In early August 2020, as part of our ongoing efforts to listen, learn, and act to build a diverse and welcoming tech community, Startup Edmonton hosted a roundtable with Indigenous leaders from various communities to engage on issues of inequality in the entrepreneurship journey. We would like to thank these leaders for their amazing work and continued effort to build a welcoming #yegtech community.

This is what we heard:




  1. There are historical, economical, and educational barriers to entry into the entrepreneurial space. Need accessible entry into tech and entrepreneurship.

  2. The Indigenous community has historically lacked known role models and mentors from the founder and professional communities in the business space, especially those who are open to offer insightful information and key learnings for success like personal productivity and confidence building. Need Indigenous mentors.

  3. Internet access is limited on reservations, making it difficult for founders to connect with potential founders to access resources, information, and mentors. Need access to physical tech resources such as computers and internet access.

  4. There is difficulty in finding effective and available Indigenous business resources. Need effective support for Indigenous entrepreneurs and awareness of these support systems.

  5. Indigenous diversity and inclusion is different from other diversity and groups and should be treated accordingly. Need for non-Indigenous to educate themselves on the Indigenous communities, history, protocols, and land acknowledgements.

  6. There is difficulty acquiring funding for new ideas even in Indigenous-only programs. The low funding leads to decreased competitive advantage in the market. Need more funding entities for Indigenous founders.

  7. Racial stigmas put on the community, such as the perception that indigenous solutions cannot serve a broader market, limits the opportunities in the business community. Need to reform the perspective on the Indigenous entrepreneurial potential.

  8. Having assets is important for pushing projects forward. Metis lands for example, are not considered “desirable assets.” Need equitable value to Indigenous-owned assets.

  9. Acknowledging the historical, economical, and educational barriers to entry into the entrepreneurial space. Need service providers to remove systemic and institutional barriers. 

  10. Non-Indigenous persons need to take personal responsibility for the EDI work. 

  11. Need for more established networks (not just hubs) for Indigenous founders.

  12. There are 83,750 Indigenous people in Edmonton. The Indigenous demographic is the fastest growing segment in Canada and should therefore benefit from the knowledge of the need for Indigenous founders and startups.

  13. Need to decolonize the colonial data narrative.

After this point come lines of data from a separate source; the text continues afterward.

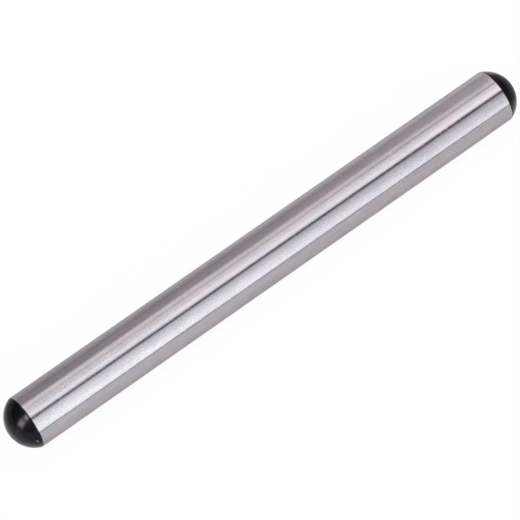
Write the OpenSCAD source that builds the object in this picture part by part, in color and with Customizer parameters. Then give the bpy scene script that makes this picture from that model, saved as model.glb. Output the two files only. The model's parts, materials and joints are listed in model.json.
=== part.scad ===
// Clutch push rod: one piece of hardened steel, with a ground shank and a domed nose at each end.
// Millimetres. The rod lies along X, and the origin is the middle of its axis.

/* [Shank] */
// Ground diameter of the shank
rod_d = 8; // [6:0.5:12]
// Length over both noses
overall_l = 87.7; // [30:0.1:200]

/* [Nose] */
// Height of each dome above the ring where it meets the shank
nose_h = 2.8; // [1:0.1:2.9]
// How far the edge at the ring is broken, both along the shank and along the dome
edge_break = 0.15; // [0.05:0.05:0.4]

/* [Colour] */
// Ground steel of the shank
steel_colour = [0.72, 0.7, 0.73];
// Black scale that the heat treatment leaves on the noses
scale_colour = [0.07, 0.075, 0.08];

/* [Hidden] */

// Facets round the rod, and round each circle of its profile
$fn = 128;

rod_r = rod_d / 2;
tip_z = overall_l / 2;
ring_z = tip_z - nose_h;

// The dome is part of a sphere that passes through the tip and the ring.
nose_sr = (rod_r * rod_r + nose_h * nose_h) / (2 * nose_h);
sphere_z = tip_z - nose_sr;

// The edge break is a straight cut from a point on the shank to a point on the dome.
break_angle = asin(rod_r / nose_sr) - edge_break / nose_sr * 180 / PI;
break_on_shank = [rod_r, ring_z - edge_break];
break_on_dome = [nose_sr * sin(break_angle), sphere_z + nose_sr * cos(break_angle)];

// Tools reach this far past the metal that they cut.
overcut = 0.5;

// One half of the rod's profile, with X across the rod and Y along its axis.
module half_profile() {
    difference() {
        union() {
            square([rod_r, ring_z]);
            dome_profile();
        }
        edge_tool();
    }
}

module dome_profile() {
    intersection() {
        translate([0, sphere_z]) circle(r = nose_sr);
        translate([0, ring_z]) square([rod_r, nose_h + overcut]);
    }
}

// The metal outside the line of the edge break, which runs on past both of its points.
module edge_tool() {
    run_on = (break_on_dome - break_on_shank) * overcut / edge_break;
    below = break_on_shank - run_on;
    above = break_on_dome + run_on;
    polygon([below, above, [below[0], above[1]]]);
}

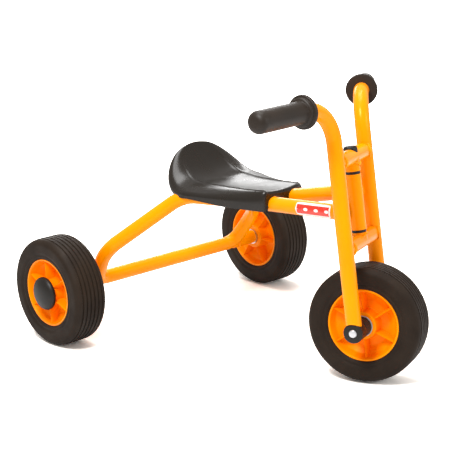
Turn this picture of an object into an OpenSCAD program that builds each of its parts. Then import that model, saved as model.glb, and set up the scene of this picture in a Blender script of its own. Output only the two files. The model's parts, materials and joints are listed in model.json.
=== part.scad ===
// Toddler's push-along tricycle: bent tube frame, turning fork with handlebar, three solid wheels.
// Lengths in millimetres. Rider faces -Y, rider's left is +X, floor is z = 0.

/* [Wheels] */
// outside diameter of all three wheels
wheel_d = 160; // [110:1:240]
// width of the tyre over its sidewalls
tyre_w = 54; // [36:1:80]
// diameter of the rim where it meets the tyre
rim_d = 100; // [70:1:150]
// radius of the tyre's shoulders
shoulder_r = 10; // [5:0.5:16]
// depth of the grooves round the tread
groove_depth = 1.6; // [0.5:0.1:3]
// number of grooves round the tread
groove_count = 6; // [3:1:9]
// number of ribs on each face of the rim
rib_count = 6; // [4:1:10]
// diameter of the axles and the steering pin
axle_d = 12; // [8:0.5:16]
// diameter of the domed hub caps
cap_d = 49; // [30:1:70]
// how far a hub cap stands out of the hub
cap_h = 13; // [8:0.5:20]

/* [Layout] */
// distance between the front and rear axle lines
wheelbase = 425; // [340:1:560]
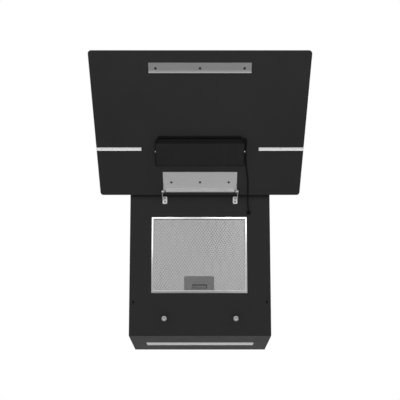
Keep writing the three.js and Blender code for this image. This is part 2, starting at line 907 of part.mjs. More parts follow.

  1. Educate the community tech and entrepreneurship communities by putting together helpful business resources.

  2. Work with Indigenous consultants and liaisons to inform the Indigenous community on helpful resources.

  3. Indigenous entrepreneurs can engage the Indigenous community as mentors and guides to offer support as well as share resources.

  4. Content owners in the ecosystem should understand and take the Indigenous perspective into consideration.

  5. Intellectual property owned by Indigenous founders should be managed by Indigenous business leaders and experts who understand the value propositions of the founders.

  6. Indigenous mentors from corporate Canada can educate and help others from the community to navigate the corporate world and how to overcome barriers to entry.

  7. Learn and understand the Indigenous community, who the Indigenous are, and Indigenous history as well as the traditions and protocols.

  8. Participate in different respective ceremonies, as each Indigenous community varies. Also understand the land acknowledgements and why it takes place.

  9. Have Indigenous representation within your organization to assist with building sincere relationships and outreach.

  10. Get familiar with Indigenous communities and values to create a more welcoming environment. Also, feel welcome to bring your own culture as it’s not one sided and we want to learn from each other.

  11. Indigenous mentors should be matched with Indigenous mentees for the sake of commonalities, shared and lived experiences, shared knowledge, and Indigenous focused resources.

  12. Lead with complete transparency. Do not carry out activity for the Indigenous community without Indigenous persons leading it as well.

  13. Remain actively involved with the Indigenous community through Indigenous events etc.

  14. Share knowledge in actionable format for other organizations beyond just research and information gatherings.

  15. Organizations should educate themselves on the Truth and Reconciliation Commission of Canada: 94 Calls to Action and present back to the community with some concrete actions.

  16. Aim to ‘build’ rather than ‘find’ Indigenous entrepreneurs.

  17. Help Indigenous communities define entrepreneurship in a different way by answering the questions of: “What is Indigenous defined entrepreneurship?”

  18. Adopting the UN’s thinking around FPIC guidelines (free, prior and informed consent) for gathering data and principles of OCAP (Ownership, Control, Access and Possession) for data stewardship.